Extracted records
***
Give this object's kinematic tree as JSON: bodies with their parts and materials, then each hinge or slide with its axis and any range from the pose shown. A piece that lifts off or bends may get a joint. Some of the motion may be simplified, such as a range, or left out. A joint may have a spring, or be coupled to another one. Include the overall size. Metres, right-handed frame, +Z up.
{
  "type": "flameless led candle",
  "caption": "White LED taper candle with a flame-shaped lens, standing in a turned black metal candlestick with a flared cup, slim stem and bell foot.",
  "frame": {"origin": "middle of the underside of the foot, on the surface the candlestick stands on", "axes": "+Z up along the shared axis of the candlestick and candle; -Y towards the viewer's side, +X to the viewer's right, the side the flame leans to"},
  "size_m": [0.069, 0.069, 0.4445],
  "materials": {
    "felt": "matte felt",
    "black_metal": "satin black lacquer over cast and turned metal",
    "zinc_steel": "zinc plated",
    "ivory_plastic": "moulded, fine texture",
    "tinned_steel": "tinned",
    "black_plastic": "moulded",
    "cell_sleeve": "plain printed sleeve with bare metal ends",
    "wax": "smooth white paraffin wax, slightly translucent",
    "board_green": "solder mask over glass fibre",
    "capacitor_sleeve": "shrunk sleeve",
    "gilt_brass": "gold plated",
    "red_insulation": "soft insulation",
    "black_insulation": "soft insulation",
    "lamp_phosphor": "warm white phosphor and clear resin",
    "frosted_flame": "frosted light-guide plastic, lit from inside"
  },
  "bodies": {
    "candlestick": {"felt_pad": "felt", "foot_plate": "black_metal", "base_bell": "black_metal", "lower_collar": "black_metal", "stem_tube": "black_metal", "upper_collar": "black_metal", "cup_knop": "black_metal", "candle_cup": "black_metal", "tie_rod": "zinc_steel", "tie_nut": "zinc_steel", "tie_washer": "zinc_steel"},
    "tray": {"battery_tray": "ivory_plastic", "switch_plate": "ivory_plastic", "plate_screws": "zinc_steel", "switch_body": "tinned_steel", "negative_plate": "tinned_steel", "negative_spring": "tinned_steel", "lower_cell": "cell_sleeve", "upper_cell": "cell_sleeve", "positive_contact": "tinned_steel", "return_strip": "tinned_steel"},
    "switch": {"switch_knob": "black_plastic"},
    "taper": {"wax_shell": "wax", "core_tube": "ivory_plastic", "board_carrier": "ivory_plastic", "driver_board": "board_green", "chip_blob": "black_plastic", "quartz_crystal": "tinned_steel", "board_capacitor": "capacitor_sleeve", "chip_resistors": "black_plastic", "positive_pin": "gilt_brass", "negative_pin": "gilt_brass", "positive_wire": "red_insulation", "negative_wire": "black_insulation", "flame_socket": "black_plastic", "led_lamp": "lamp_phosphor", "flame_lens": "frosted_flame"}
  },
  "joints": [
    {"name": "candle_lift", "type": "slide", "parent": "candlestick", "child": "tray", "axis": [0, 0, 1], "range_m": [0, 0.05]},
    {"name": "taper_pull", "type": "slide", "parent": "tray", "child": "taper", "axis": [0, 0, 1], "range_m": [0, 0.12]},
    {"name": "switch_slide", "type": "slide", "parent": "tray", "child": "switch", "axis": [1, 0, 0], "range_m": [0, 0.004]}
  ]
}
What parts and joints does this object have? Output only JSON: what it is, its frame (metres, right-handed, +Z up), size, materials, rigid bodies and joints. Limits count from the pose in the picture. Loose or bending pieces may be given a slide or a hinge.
***
Extract the listing in its entirety and repeat it exactly.

Give this object's kinematic tree as JSON: bodies with their parts and materials, then each hinge or slide with its axis and any range from the pose shown. A piece that lifts off or bends may get a joint. Some of the motion may be simplified, such as a range, or left out. A joint may have a spring, or be coupled to another one. Include the overall size. Metres, right-handed frame, +Z up.
{
  "type": "flameless led candle",
  "caption": "White LED taper candle with a flame-shaped lens, standing in a turned black metal candlestick with a flared cup, slim stem and bell foot.",
  "frame": {"origin": "middle of the underside of the foot, on the surface the candlestick stands on", "axes": "+Z up along the shared axis of the candlestick and candle; -Y towards the viewer's side, +X to the viewer's right, the side the flame leans to"},
  "size_m": [0.069, 0.069, 0.4445],
  "materials": {
    "felt": "matte felt",
    "black_metal": "satin black lacquer over cast and turned metal",
    "zinc_steel": "zinc plated",
    "ivory_plastic": "moulded, fine texture",
    "tinned_steel": "tinned",
    "black_plastic": "moulded",
    "cell_sleeve": "plain printed sleeve with bare metal ends",
    "wax": "smooth white paraffin wax, slightly translucent",
    "board_green": "solder mask over glass fibre",
    "capacitor_sleeve": "shrunk sleeve",
    "gilt_brass": "gold plated",
    "red_insulation": "soft insulation",
    "black_insulation": "soft insulation",
    "lamp_phosphor": "warm white phosphor and clear resin",
    "frosted_flame": "frosted light-guide plastic, lit from inside"
  },
  "bodies": {
    "candlestick": {"felt_pad": "felt", "foot_plate": "black_metal", "base_bell": "black_metal", "lower_collar": "black_metal", "stem_tube": "black_metal", "upper_collar": "black_metal", "cup_knop": "black_metal", "candle_cup": "black_metal", "tie_rod": "zinc_steel", "tie_nut": "zinc_steel", "tie_washer": "zinc_steel"},
    "tray": {"battery_tray": "ivory_plastic", "switch_plate": "ivory_plastic", "plate_screws": "zinc_steel", "switch_body": "tinned_steel", "negative_plate": "tinned_steel", "negative_spring": "tinned_steel", "lower_cell": "cell_sleeve", "upper_cell": "cell_sleeve", "positive_contact": "tinned_steel", "return_strip": "tinned_steel"},
    "switch": {"switch_knob": "black_plastic"},
    "taper": {"wax_shell": "wax", "core_tube": "ivory_plastic", "board_carrier": "ivory_plastic", "driver_board": "board_green", "chip_blob": "black_plastic", "quartz_crystal": "tinned_steel", "board_capacitor": "capacitor_sleeve", "chip_resistors": "black_plastic", "positive_pin": "gilt_brass", "negative_pin": "gilt_brass", "positive_wire": "red_insulation", "negative_wire": "black_insulation", "flame_socket": "black_plastic", "led_lamp": "lamp_phosphor", "flame_lens": "frosted_flame"}
  },
  "joints": [
    {"name": "candle_lift", "type": "slide", "parent": "candlestick", "child": "tray", "axis": [0, 0, 1], "range_m": [0, 0.05]},
    {"name": "taper_pull", "type": "slide", "parent": "tray", "child": "taper", "axis": [0, 0, 1], "range_m": [0, 0.12]},
    {"name": "switch_slide", "type": "slide", "parent": "tray", "child": "switch", "axis": [1, 0, 0], "range_m": [0, 0.004]}
  ]
}
What parts and joints does this object have? Output only JSON: what it is, its frame (metres, right-handed, +Z up), size, materials, rigid bodies and joints. Limits count from the pose in the picture. Loose or bending pieces may be given a slide or a hinge.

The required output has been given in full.